-- START RECORDS TO PROCESS --

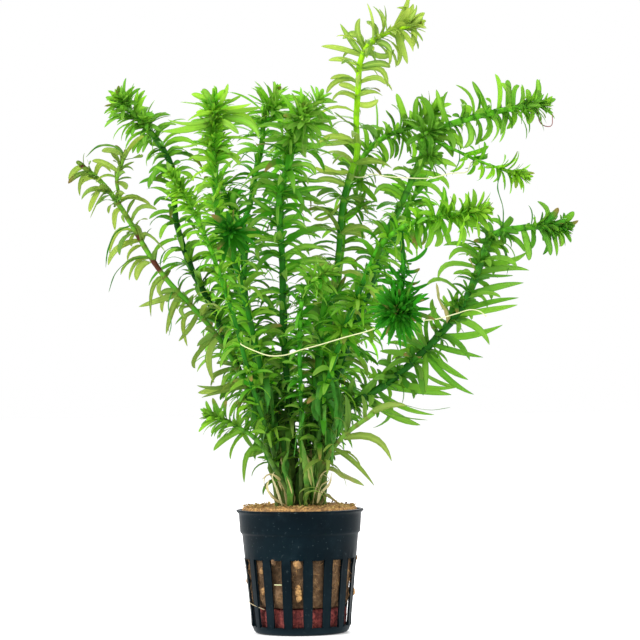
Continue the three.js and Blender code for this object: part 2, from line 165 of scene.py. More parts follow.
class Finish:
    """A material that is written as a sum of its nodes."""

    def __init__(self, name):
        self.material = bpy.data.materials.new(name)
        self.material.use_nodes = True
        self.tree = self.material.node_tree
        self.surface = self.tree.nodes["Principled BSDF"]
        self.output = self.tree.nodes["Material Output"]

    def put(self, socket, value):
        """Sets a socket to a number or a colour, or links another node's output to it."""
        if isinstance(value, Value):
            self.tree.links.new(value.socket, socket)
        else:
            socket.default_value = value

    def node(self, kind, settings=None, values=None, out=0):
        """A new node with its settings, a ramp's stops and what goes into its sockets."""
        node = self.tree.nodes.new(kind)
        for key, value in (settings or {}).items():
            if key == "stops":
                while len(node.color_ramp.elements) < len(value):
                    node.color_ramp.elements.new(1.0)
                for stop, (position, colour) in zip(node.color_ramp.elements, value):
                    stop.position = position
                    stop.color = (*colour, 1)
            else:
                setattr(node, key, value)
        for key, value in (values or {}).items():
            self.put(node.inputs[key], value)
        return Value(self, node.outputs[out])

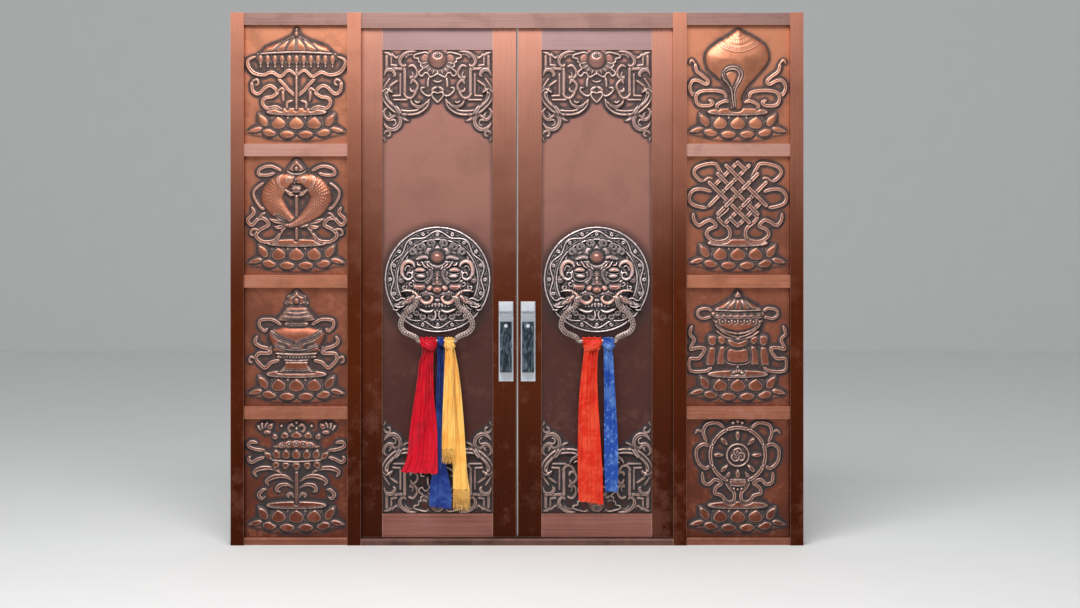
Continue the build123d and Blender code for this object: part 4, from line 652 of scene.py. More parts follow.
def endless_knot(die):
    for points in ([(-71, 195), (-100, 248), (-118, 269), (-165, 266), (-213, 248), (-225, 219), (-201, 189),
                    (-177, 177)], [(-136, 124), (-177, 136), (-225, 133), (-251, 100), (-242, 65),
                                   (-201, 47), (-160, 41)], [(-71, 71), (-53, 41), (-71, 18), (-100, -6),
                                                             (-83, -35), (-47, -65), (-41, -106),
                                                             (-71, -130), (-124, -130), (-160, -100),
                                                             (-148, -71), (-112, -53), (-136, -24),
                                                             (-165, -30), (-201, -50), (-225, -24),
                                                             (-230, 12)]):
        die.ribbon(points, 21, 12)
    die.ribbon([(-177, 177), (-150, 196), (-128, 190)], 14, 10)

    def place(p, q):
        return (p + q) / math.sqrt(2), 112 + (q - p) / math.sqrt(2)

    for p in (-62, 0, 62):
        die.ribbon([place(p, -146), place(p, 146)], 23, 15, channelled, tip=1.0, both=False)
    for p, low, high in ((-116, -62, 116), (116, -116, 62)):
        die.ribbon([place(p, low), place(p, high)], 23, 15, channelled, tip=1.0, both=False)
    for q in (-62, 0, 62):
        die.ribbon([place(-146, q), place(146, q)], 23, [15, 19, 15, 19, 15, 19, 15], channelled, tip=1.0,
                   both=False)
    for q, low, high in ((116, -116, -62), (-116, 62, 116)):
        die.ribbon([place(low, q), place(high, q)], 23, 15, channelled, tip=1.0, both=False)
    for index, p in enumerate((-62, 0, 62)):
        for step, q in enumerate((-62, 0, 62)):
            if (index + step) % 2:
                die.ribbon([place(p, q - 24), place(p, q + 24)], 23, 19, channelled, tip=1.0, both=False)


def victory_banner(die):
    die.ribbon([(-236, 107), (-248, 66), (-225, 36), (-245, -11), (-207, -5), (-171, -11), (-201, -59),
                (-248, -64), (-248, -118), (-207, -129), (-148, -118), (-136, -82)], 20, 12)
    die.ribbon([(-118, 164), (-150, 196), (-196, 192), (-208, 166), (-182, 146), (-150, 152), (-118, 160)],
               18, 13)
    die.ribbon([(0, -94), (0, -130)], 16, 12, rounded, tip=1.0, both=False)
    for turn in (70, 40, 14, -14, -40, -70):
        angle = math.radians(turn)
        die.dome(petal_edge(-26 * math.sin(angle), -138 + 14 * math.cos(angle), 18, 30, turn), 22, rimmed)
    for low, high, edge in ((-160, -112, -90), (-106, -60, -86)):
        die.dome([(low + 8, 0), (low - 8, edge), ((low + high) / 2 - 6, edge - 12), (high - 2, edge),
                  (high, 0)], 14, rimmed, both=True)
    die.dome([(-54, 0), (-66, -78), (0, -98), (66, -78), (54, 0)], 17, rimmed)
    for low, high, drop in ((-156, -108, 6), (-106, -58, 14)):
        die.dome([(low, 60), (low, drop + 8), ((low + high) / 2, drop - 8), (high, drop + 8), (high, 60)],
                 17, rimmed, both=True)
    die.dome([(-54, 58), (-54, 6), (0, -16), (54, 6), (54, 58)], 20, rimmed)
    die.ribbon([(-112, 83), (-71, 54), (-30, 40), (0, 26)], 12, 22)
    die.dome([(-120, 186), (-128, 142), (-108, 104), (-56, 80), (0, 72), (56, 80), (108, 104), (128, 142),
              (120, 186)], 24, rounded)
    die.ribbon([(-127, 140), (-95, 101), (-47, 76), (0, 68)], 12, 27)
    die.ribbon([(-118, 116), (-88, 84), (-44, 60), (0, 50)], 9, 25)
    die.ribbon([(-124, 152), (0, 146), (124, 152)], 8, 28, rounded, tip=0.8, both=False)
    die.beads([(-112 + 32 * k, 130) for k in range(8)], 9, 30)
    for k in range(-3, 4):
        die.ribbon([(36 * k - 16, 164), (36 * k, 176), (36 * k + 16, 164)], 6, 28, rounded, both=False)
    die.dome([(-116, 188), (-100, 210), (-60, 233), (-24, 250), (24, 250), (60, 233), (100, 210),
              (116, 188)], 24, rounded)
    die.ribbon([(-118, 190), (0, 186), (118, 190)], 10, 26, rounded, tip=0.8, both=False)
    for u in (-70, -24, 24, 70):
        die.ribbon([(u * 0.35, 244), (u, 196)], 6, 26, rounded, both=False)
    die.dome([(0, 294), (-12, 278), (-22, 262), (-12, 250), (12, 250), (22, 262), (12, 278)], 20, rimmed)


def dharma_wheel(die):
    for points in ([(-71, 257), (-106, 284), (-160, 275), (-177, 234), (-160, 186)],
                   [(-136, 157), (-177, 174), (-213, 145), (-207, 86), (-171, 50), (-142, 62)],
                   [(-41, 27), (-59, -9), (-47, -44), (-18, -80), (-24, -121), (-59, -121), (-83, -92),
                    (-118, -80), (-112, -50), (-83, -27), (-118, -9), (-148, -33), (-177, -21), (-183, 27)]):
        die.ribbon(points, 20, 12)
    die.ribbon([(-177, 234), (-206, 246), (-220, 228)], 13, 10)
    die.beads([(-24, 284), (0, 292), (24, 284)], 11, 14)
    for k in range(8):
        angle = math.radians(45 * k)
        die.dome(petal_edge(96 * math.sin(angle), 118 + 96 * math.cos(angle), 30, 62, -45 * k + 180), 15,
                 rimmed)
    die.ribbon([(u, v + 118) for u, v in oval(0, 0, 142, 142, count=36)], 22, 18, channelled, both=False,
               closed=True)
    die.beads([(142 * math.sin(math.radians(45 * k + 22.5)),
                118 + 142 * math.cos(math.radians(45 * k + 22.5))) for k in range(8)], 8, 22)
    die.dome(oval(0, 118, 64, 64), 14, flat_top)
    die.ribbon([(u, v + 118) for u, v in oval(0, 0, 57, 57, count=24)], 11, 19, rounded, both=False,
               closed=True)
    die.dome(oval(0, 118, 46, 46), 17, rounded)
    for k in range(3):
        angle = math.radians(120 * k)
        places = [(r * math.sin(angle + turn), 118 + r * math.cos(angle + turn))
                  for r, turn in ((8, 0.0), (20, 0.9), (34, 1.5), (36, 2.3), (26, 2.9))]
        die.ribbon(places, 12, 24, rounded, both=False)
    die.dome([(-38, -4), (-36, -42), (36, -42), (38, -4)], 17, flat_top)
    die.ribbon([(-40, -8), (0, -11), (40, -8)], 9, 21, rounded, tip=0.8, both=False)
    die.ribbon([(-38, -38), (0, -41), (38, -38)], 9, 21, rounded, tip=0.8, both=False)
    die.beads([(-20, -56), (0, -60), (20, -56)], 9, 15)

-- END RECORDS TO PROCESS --

_YOUR OBJECTIVE_
Locate the lines above that contain "Continue" and copy them.

_ANSWER FOR THIS EXERCISE_
Continue the three.js and Blender code for this object: part 2, from line 165 of scene.py. More parts follow.
Continue the build123d and Blender code for this object: part 4, from line 652 of scene.py. More parts follow.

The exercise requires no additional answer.